When most Americans hear the word “diesel,” images of 18-wheelers and giant, heavy-duty pickup trucks spewing black smoke as they roar past come to mind.
Fortunately, this may not be the case for much longer. According to the Diesel Technology Forum (DTF), clean diesel sales were up 35% in the first quarter for the U.S. market. The rise marks a 3% increase from 2011. Even more surprising, the growth of diesel vehicles matched that of hybrid and electric vehicle sales for March 2012, with both groups posting a 39.6% increase in sales. While it’s safe to say that the boost in sales for both categories stems from rising fuel costs, it’s likely that gas-alternative vehicles, particularly clean diesels, are here to stay no matter what the future of gas prices may be.
While the recent success of hybrid and electric vehicles may not be all that surprising, the fact that clean diesel vehicles outsold their hybrid and electric counterparts is. Hybrid and electric vehicles showed a slight decline in sales over the past three years, slipping from 2.7% to just 2.1% of the total market share in the United States. Clean diesel sales, on the other hand, peaked around the 3% mark. As further evidence of clean diesel’s growing popularity, there are 25 clean diesel models currently available in the U.S., and this number is expected to double by 2014.
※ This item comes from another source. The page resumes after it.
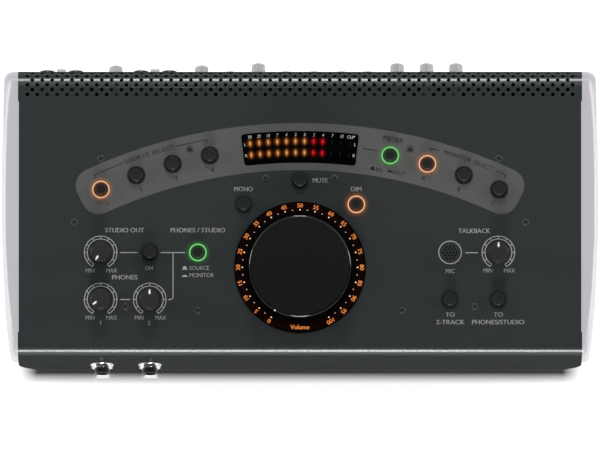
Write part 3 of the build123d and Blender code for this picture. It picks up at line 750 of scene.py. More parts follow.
class Print:
    # flat shapes with a little thickness, gathered into one mesh
    def __init__(self, lift, thick):
        self.points = []
        self.faces = []
        self.count = 0
        self.lift = lift
        self.thick = thick

    def add(self, points, faces):
        points = np.asarray(points, float)
        self.points.append(points)
        self.faces.extend((np.asarray(face) + self.count).tolist() for face in faces)
        self.count += len(points)

    def ribbon(self, path, width):
        # rectangle carried along a path: each point moves half a width along the mean normal
        path = np.asarray(path, float)
        run = np.diff(path, axis=0)
        run /= np.linalg.norm(run, axis=1)[:, None]
        before, after = np.vstack((run[:1], run)), np.vstack((run, run[-1:]))
        along = (before + after) / np.linalg.norm(before + after, axis=1)[:, None]
        side = np.stack((-along[:, 1], along[:, 0]), 1) * width / 2 / (along * after).sum(1)[:, None]
        low, high = np.full(len(path), self.lift), np.full(len(path), self.lift + self.thick)
        section = ((path + side, high), (path - side, high), (path - side, low), (path + side, low))
        points = np.stack([np.column_stack(corner) for corner in section], 1).reshape(-1, 3)
        self.add(points, barFaces(len(path)))

    def plate(self, rim):
        # plate with a straight edge all round a closed outline
        rim = np.asarray(rim, float)
        steps = len(rim)
        top = np.column_stack((rim, np.full(steps, self.lift + self.thick)))
        foot = np.column_stack((rim, np.full(steps, self.lift)))
        ends = [list(range(steps, 2 * steps)), list(range(steps))[::-1]]
        self.add(np.concatenate((foot, top)), gridFaces(2, steps, True).tolist() + ends)

    def sheet(self, outlines):
        # plate with holes: the first outline is its edge and the others are left open; the fill works
        # on millimetres, because it would merge points that are this close in metres
        curve = bpy.data.curves.new("outline", "CURVE")
        curve.dimensions = "2D"
        curve.fill_mode = "BOTH"
        curve.extrude = 0.5
        for outline in outlines:
            spline = curve.splines.new("POLY")
            spline.points.add(len(outline) - 1)
            scaled = np.column_stack((outline / mm, np.zeros(len(outline)), np.ones(len(outline))))
            spline.points.foreach_set("co", scaled.ravel())
            spline.use_cyclic_u = True
        points, faces = meshOf(curve)
        self.add(np.column_stack((points[:, :2] * mm, self.lift + self.thick * (points[:, 2] + 0.5))), faces)

    def arc(self, centre, radius, start, end, width, steps=48):
        # stroke along a circle, angles in degrees clockwise from straight up
        turn = np.radians(np.linspace(start, end, steps))
        self.ribbon(np.stack((centre[0] + radius * np.sin(turn), centre[1] + radius * np.cos(turn)), 1), width)

    def words(self, text, centre, height, turn=0.0, slant=0.0, wide=1.0, align="CENTER", bold=0.0, middle=False):
        # lettering from the built-in font, its capitals this high; turn is clockwise in degrees, bold
        # lays a second copy beside the first, and middle centres the ink and not the letter's own box
        curve = lettering(text)
        curve.align_x = align
        curve.align_y = "CENTER"
        curve.shear = slant
        points, faces = meshOf(curve)
        if middle:
            points[:, 0] -= (points[:, 0].min() + points[:, 0].max()) / 2
        scale = height / capHeight
        angle = -radians(turn)
        flat = points[:, :2] * (scale * wide, scale)
        spin = np.array(((cos(angle), sin(angle)), (-sin(angle), cos(angle))))
        out = self.lift + self.thick * (points[:, 2] + 0.5)
        for shift in (-bold / 2, bold / 2) if bold else (0.0,):
            self.add(np.column_stack(((flat + (shift, 0.0)) @ spin + centre, out)), faces)

    def done(self, name, finish, body="case", slot="cover_paint"):
        piece = makePiece(name, toWorld(np.concatenate(self.points)), self.faces, finish, body)
        return piece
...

Volkswagen already has a grip on the clean diesel market in the U.S.,thanks to its Jetta and Golf TDI models, and now the company also offers diesel variants of the Passat and Touareg. VW accounted for 58% of all diesel sales in the U.S. last year alone, in part because they are some of the only affordable diesel models currently offered in the country, but this will be changing very soon.
While upscale German companies like Audi, BMW, and Mercedes-Benz have also offered diesel powered vehicles in the U.S. for several years, the demand for more affordable diesel vehicles in the U.S. is apparent. Chevrolet recently announced its bold plans to sell its diesel-powered version of the Cruze in the U.S. for the 2013 model year. To do so, the company invested $26 million dollars in its Torino, Italy-based engine factory to speed up its development. The company sold 33,000 Cruze diesel models overseas last year.
In addition, affordable diesels will not stop at cars alone. Jeep will begin offering a diesel variant of its popular Cherokee SUV in the U.S. next year as well. In Japan, Mazda’s brand new CX-5 SUV, equipped with the Skyactive-D clean diesel engine, is outpacing its gasoline counterpart 3-to-1 in sales. This may prompt the company to offer the model in the U.S. as well.
Perhaps the reason behind all of this is that clean diesel engines have become extremely efficient and environmentally friendly over the past few years. The recent “green” success of diesels can be attributed to several different factors. The first is due to substantial changes in diesel fuel itself that reduced the sulfur content of the fuel by 97%. Secondly, modern diesel engines are extremely efficient. While gasoline engines rely on spark plugs within each cylinder to combust the air-fuel mixture, diesel engines rely on compression alone. The piston stroke of a diesel engine compresses the air-fuel mixture to the point that it combusts spontaneously. Lastly, recent advances in emissions devices, like particulate traps and catalytic converters, have further reduced exhaust emissions to incredibly low levels.
You can see for yourself how diesel-powered vehicles stack up in comparison to their gas counterparts, thanks to the DTFs side-by-side comparison page.
Lastly, and most important to this author (a gear head who is obsessed with performance), diesel vehicles perform almost as well as their gasoline counterparts in terms of power and acceleration, while offering better fuel economy. In fact, famed automotive journalist Richard Hammond of Top Gear BBC fame called BMW’s new 320d the “best car ever” because of its overall efficiency, handling, power, and everyday usability. While this is no doubt a bold and subjective claim, it’s hard to ignore what Hammond is harping about. Modern diesel engines, most of which are turbocharged, produce a lot more low-end grunt than their gasoline counterparts. When combined with a capable chassis, you’ve got a fun-factor that hybrid and electric vehicles have yet to achieve. Well, at least affordably.